Forse dobbiamo al coraggio di Franco Manzitti l'iniziativa di fare del caso di Claudio Burlando un caso nazionale. Forse Repubblica come sistema politico intende dissociarsi dalla gestione della sinistra in Liguria. Anche Eugenio Scalfari nacque come critico della politica; e, solo più tardi e senza più estro, egli è divenuto oratore ufficiale del governo Prodi. Ma forse è difficile trovare un esempio di un intoccabile come quello di Claudio Burlando che percorre una strada in senso opposto alla direzione prevista. Estrae la tessera di deputato scaduta e se ne passa via impunito. La polizia tace. Ora sarà un problema per tutta la politica ligure e nazionale affrontare questo caso, perché Burlando, come è noto, ha creato un circuito trasversale di potere che interessa tutta la società genovese.
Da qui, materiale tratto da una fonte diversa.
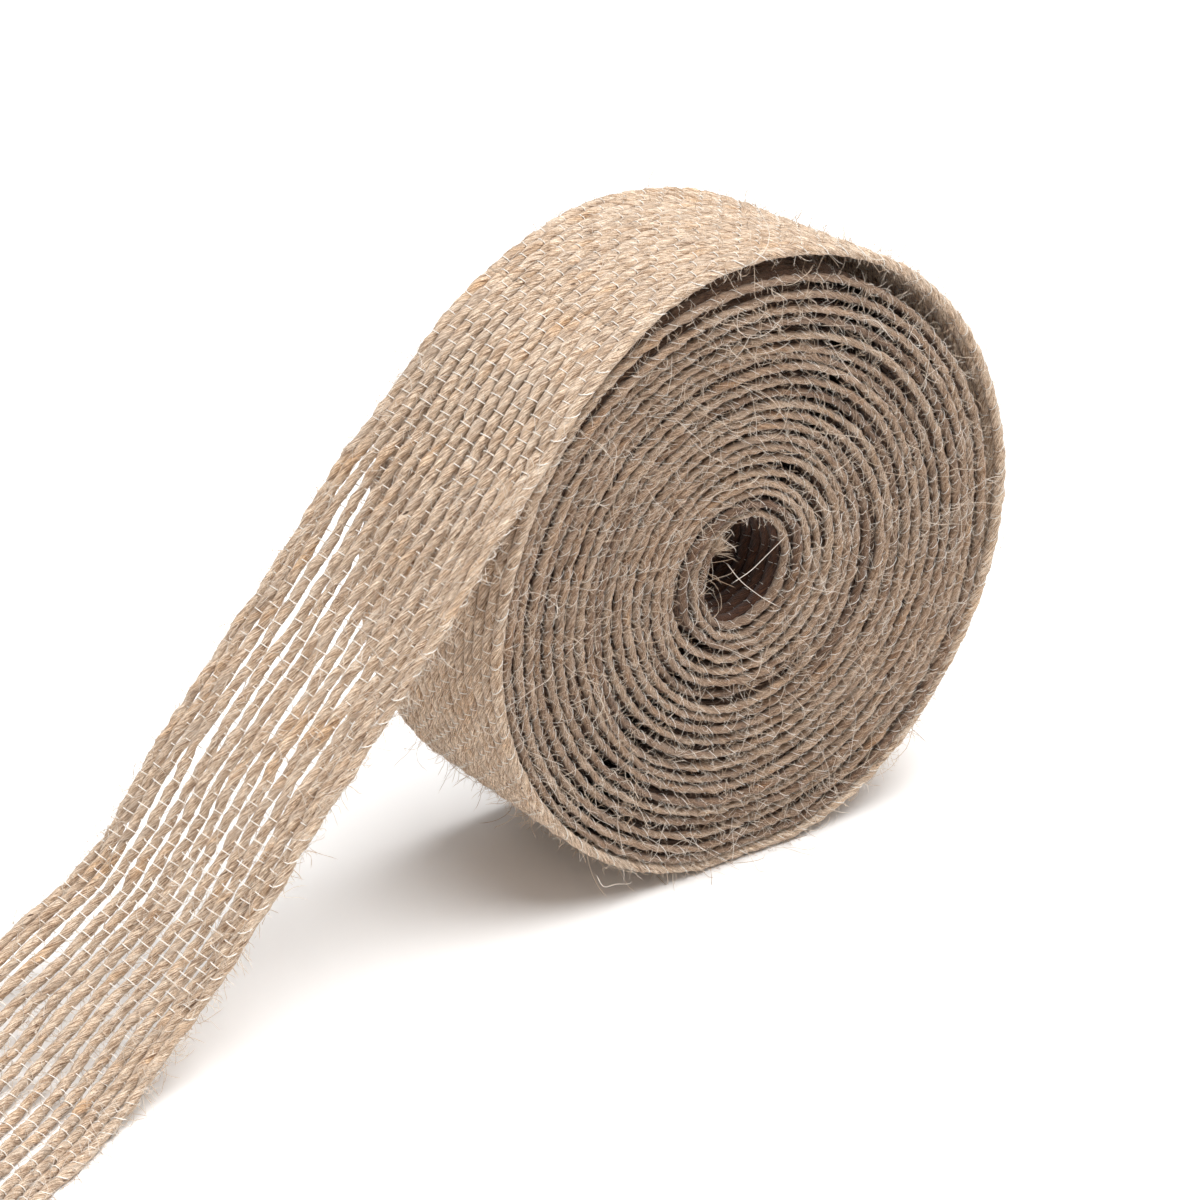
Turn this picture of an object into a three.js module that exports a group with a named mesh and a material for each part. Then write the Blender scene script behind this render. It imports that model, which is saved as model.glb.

Può un uomo che si infischia delle leggi, che mette in pericolo la vita degli altri, che finge un'identità che non possiede e se ne va con l'ossequio della polizia, essere presidente della Regione Liguria?
Diversamente da Berlusconi non penso che Grillo sia un elemento di antipolitica, è solo l'espressione di quel sentimento di quel cittadino che vuole «contare» che è alla base della riforma della politica fatta dal governo Berlusconi. Forza Italia non fu certamente una casta, ha avuto persino paura di diventare partito per non compromettere quella linea diretta tra corpo elettorale e governo che è l'essenza del suo messaggio. Non ha nemmeno usato il sistema dello spoglio, reso possibile dalla legge Bassanini. É per questo diritto dei cittadini a contare nel governo che il caso di Burlando non può non avere soluzione politica, se non ammettendo che si è riprodotto in Italia un sistema feudale in cui il signore è sopra la legge.
Vedremo cosa dirà Marta Vincenzi, avversaria di Burlando nel suo partito, reduce dal successo della notte bianca.